### EXERCISE AIM
Look for the string "shown" in every line, and copy each line that has it.

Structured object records
* BEGIN *
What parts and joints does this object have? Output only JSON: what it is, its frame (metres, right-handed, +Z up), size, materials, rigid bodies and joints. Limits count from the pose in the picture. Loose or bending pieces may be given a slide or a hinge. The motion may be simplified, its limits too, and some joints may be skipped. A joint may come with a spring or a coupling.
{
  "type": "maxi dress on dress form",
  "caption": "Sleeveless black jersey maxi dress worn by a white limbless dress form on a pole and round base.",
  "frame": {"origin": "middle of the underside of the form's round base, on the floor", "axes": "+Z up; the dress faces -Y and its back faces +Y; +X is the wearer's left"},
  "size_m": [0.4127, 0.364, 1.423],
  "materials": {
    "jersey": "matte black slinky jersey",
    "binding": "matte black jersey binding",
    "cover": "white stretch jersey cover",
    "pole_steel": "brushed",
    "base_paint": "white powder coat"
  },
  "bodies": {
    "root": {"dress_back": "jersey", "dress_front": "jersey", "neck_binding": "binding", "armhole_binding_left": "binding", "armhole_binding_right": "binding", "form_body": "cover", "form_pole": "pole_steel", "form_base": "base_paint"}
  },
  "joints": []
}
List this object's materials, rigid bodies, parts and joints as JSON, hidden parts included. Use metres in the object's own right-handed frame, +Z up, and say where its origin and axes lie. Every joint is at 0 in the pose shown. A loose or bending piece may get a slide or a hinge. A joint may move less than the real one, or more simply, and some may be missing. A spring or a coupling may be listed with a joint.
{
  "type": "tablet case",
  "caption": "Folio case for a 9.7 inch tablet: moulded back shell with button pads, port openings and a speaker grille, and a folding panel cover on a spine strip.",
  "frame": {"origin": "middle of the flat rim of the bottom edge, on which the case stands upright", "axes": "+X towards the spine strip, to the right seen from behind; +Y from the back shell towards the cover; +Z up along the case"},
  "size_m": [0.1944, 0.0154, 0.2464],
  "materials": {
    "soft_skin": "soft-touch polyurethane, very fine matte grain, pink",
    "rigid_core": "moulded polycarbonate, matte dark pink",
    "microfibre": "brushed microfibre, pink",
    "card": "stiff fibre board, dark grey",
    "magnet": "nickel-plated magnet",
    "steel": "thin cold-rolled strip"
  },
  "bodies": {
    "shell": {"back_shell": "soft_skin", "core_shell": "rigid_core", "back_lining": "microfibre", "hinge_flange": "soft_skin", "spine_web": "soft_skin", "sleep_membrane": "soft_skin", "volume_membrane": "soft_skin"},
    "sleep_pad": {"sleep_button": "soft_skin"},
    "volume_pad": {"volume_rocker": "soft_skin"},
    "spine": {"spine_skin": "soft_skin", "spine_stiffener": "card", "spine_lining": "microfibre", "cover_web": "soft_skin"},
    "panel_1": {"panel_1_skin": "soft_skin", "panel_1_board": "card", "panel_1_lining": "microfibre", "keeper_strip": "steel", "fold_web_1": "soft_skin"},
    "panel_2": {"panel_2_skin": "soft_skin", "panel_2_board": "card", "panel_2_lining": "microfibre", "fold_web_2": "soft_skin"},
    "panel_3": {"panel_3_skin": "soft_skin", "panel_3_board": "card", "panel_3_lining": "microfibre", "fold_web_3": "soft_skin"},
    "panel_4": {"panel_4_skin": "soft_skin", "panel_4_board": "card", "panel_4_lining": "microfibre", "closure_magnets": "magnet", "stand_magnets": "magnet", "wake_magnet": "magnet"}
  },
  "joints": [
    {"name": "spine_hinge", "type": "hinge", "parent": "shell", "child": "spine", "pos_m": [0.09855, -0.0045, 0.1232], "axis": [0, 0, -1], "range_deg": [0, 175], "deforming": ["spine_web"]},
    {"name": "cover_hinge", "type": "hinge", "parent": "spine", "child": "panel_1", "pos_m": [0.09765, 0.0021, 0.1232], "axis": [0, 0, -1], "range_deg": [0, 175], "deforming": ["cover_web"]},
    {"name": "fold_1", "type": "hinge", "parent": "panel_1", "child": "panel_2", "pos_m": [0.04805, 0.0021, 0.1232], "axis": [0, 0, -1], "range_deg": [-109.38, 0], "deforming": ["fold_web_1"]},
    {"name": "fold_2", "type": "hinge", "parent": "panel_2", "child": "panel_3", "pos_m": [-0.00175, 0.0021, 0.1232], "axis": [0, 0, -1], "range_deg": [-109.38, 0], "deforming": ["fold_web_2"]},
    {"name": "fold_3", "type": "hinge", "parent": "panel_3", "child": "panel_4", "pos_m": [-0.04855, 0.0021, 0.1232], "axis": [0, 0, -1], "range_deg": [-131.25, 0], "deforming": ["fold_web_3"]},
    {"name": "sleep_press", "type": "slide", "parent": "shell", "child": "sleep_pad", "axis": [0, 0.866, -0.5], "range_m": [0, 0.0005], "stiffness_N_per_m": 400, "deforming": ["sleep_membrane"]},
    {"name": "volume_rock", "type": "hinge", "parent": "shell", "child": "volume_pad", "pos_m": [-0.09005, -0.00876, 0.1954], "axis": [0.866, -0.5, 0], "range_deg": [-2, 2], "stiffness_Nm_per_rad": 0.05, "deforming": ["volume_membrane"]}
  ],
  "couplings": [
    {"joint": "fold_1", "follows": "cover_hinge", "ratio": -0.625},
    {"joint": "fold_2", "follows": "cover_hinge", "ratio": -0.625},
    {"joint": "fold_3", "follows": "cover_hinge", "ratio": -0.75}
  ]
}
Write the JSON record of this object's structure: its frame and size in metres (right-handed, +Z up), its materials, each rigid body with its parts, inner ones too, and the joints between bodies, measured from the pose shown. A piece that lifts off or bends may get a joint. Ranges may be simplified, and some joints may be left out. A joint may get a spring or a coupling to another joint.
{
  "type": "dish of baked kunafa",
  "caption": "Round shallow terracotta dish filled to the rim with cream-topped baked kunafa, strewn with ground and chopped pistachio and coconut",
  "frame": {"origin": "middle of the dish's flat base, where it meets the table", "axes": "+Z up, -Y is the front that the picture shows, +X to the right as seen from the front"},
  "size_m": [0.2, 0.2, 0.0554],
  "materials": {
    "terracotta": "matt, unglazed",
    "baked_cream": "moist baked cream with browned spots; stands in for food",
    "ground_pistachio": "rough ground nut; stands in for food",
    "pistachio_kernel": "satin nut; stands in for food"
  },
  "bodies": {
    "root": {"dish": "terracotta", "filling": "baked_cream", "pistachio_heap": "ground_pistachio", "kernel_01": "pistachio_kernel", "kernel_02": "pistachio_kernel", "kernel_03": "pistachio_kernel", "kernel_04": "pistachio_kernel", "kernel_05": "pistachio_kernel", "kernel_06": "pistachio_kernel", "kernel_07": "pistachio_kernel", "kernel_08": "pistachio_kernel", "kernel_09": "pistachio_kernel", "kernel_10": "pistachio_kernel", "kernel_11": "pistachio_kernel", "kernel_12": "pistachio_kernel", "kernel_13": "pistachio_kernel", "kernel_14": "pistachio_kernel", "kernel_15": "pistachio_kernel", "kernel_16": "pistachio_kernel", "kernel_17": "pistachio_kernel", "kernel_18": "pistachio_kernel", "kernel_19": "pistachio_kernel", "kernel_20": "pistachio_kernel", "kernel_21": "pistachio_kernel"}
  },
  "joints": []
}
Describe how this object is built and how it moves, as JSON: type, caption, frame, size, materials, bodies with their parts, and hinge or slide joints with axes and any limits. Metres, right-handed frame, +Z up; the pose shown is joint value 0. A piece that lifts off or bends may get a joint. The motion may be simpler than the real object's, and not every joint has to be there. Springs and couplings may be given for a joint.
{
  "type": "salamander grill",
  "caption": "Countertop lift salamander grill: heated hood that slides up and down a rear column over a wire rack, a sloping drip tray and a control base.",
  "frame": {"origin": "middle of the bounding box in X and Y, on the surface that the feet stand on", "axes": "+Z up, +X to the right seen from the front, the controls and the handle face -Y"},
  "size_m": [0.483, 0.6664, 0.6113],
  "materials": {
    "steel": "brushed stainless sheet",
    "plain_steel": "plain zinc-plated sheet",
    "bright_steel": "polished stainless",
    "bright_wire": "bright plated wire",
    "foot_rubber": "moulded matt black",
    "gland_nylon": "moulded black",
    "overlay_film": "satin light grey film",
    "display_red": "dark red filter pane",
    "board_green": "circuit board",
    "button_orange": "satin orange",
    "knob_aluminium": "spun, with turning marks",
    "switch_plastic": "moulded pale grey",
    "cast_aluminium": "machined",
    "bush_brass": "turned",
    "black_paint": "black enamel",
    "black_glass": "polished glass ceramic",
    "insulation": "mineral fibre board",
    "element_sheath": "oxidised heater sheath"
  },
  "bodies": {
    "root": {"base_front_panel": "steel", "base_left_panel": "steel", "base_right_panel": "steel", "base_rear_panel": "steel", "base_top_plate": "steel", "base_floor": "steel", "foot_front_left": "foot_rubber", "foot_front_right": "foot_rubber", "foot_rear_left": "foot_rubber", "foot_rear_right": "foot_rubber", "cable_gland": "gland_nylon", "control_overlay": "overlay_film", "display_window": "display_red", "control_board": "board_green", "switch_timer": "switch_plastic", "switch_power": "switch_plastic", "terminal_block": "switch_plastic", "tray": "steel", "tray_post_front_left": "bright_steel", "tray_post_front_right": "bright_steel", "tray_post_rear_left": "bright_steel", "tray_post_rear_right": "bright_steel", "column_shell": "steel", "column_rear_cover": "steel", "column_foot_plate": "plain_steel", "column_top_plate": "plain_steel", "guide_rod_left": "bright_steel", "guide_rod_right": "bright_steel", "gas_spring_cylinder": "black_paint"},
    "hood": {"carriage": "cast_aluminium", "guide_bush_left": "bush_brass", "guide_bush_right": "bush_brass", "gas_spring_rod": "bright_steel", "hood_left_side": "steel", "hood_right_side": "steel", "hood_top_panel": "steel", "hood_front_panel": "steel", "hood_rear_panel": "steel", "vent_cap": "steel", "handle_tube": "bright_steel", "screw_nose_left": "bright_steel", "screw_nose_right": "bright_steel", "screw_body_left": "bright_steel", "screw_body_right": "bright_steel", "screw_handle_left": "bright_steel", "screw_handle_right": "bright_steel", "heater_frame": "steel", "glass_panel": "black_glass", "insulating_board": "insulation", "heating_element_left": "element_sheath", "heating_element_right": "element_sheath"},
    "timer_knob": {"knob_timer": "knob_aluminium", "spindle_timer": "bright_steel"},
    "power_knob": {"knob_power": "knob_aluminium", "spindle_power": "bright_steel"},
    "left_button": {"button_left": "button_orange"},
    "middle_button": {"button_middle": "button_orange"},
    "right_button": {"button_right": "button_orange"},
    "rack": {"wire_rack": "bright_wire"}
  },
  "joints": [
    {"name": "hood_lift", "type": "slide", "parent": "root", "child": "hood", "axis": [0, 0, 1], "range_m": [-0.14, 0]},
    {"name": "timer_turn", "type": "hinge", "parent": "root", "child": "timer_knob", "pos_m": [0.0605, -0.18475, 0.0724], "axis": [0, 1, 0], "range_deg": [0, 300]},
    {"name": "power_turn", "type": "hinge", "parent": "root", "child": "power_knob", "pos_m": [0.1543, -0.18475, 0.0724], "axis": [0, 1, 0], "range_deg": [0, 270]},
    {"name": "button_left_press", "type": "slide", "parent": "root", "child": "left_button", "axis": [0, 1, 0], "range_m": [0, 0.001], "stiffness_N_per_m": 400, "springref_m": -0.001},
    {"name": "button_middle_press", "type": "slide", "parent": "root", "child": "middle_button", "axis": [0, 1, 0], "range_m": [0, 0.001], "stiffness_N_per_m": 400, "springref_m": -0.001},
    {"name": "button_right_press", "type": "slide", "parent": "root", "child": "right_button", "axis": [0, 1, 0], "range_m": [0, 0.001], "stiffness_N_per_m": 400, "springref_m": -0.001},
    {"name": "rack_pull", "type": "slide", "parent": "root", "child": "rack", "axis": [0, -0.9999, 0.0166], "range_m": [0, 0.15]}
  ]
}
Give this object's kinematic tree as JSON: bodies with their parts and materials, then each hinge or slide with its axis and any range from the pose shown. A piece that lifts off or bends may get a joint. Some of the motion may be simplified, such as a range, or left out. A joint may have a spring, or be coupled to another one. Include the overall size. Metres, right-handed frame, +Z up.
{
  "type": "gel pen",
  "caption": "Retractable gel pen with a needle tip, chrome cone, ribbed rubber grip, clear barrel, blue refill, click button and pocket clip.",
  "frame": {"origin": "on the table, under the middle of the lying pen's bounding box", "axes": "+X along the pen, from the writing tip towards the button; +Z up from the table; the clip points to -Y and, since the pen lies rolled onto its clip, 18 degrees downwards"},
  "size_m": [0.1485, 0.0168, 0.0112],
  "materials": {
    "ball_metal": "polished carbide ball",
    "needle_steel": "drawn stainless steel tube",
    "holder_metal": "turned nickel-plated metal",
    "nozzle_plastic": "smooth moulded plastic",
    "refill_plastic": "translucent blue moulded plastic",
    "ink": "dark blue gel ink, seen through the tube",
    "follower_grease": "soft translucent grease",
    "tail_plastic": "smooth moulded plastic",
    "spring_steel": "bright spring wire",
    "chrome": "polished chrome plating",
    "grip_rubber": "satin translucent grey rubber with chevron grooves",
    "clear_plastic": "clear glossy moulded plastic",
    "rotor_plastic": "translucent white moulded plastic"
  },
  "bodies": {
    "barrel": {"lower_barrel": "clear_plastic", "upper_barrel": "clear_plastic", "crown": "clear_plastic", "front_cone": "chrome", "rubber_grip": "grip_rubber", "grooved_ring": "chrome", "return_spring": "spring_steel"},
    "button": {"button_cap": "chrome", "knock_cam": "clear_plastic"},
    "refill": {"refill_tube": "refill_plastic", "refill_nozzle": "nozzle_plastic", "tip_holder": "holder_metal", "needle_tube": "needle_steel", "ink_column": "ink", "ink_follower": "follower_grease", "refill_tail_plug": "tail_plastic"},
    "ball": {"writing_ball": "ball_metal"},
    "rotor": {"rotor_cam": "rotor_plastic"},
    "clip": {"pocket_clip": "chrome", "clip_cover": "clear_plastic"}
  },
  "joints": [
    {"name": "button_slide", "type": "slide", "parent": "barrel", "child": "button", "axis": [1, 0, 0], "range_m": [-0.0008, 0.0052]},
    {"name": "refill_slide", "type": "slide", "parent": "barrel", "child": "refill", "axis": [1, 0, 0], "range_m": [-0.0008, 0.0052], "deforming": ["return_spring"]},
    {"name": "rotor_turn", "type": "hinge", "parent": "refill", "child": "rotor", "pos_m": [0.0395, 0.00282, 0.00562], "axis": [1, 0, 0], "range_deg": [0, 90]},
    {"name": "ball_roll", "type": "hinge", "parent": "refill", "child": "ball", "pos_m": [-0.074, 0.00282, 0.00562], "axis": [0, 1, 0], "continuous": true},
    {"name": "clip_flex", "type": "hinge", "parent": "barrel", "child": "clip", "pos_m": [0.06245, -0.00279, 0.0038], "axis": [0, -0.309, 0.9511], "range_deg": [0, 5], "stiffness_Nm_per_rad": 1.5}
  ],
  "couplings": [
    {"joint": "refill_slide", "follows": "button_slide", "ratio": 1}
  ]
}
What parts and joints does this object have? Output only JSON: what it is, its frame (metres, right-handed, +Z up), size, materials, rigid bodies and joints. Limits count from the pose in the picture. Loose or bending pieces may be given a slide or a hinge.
* END *
### TASK OUTPUT
List this object's materials, rigid bodies, parts and joints as JSON, hidden parts included. Use metres in the object's own right-handed frame, +Z up, and say where its origin and axes lie. Every joint is at 0 in the pose shown. A loose or bending piece may get a slide or a hinge. A joint may move less than the real one, or more simply, and some may be missing. A spring or a coupling may be listed with a joint.
Write the JSON record of this object's structure: its frame and size in metres (right-handed, +Z up), its materials, each rigid body with its parts, inner ones too, and the joints between bodies, measured from the pose shown. A piece that lifts off or bends may get a joint. Ranges may be simplified, and some joints may be left out. A joint may get a spring or a coupling to another joint.
Describe how this object is built and how it moves, as JSON: type, caption, frame, size, materials, bodies with their parts, and hinge or slide joints with axes and any limits. Metres, right-handed frame, +Z up; the pose shown is joint value 0. A piece that lifts off or bends may get a joint. The motion may be simpler than the real object's, and not every joint has to be there. Springs and couplings may be given for a joint.
Give this object's kinematic tree as JSON: bodies with their parts and materials, then each hinge or slide with its axis and any range from the pose shown. A piece that lifts off or bends may get a joint. Some of the motion may be simplified, such as a range, or left out. A joint may have a spring, or be coupled to another one. Include the overall size. Metres, right-handed frame, +Z up.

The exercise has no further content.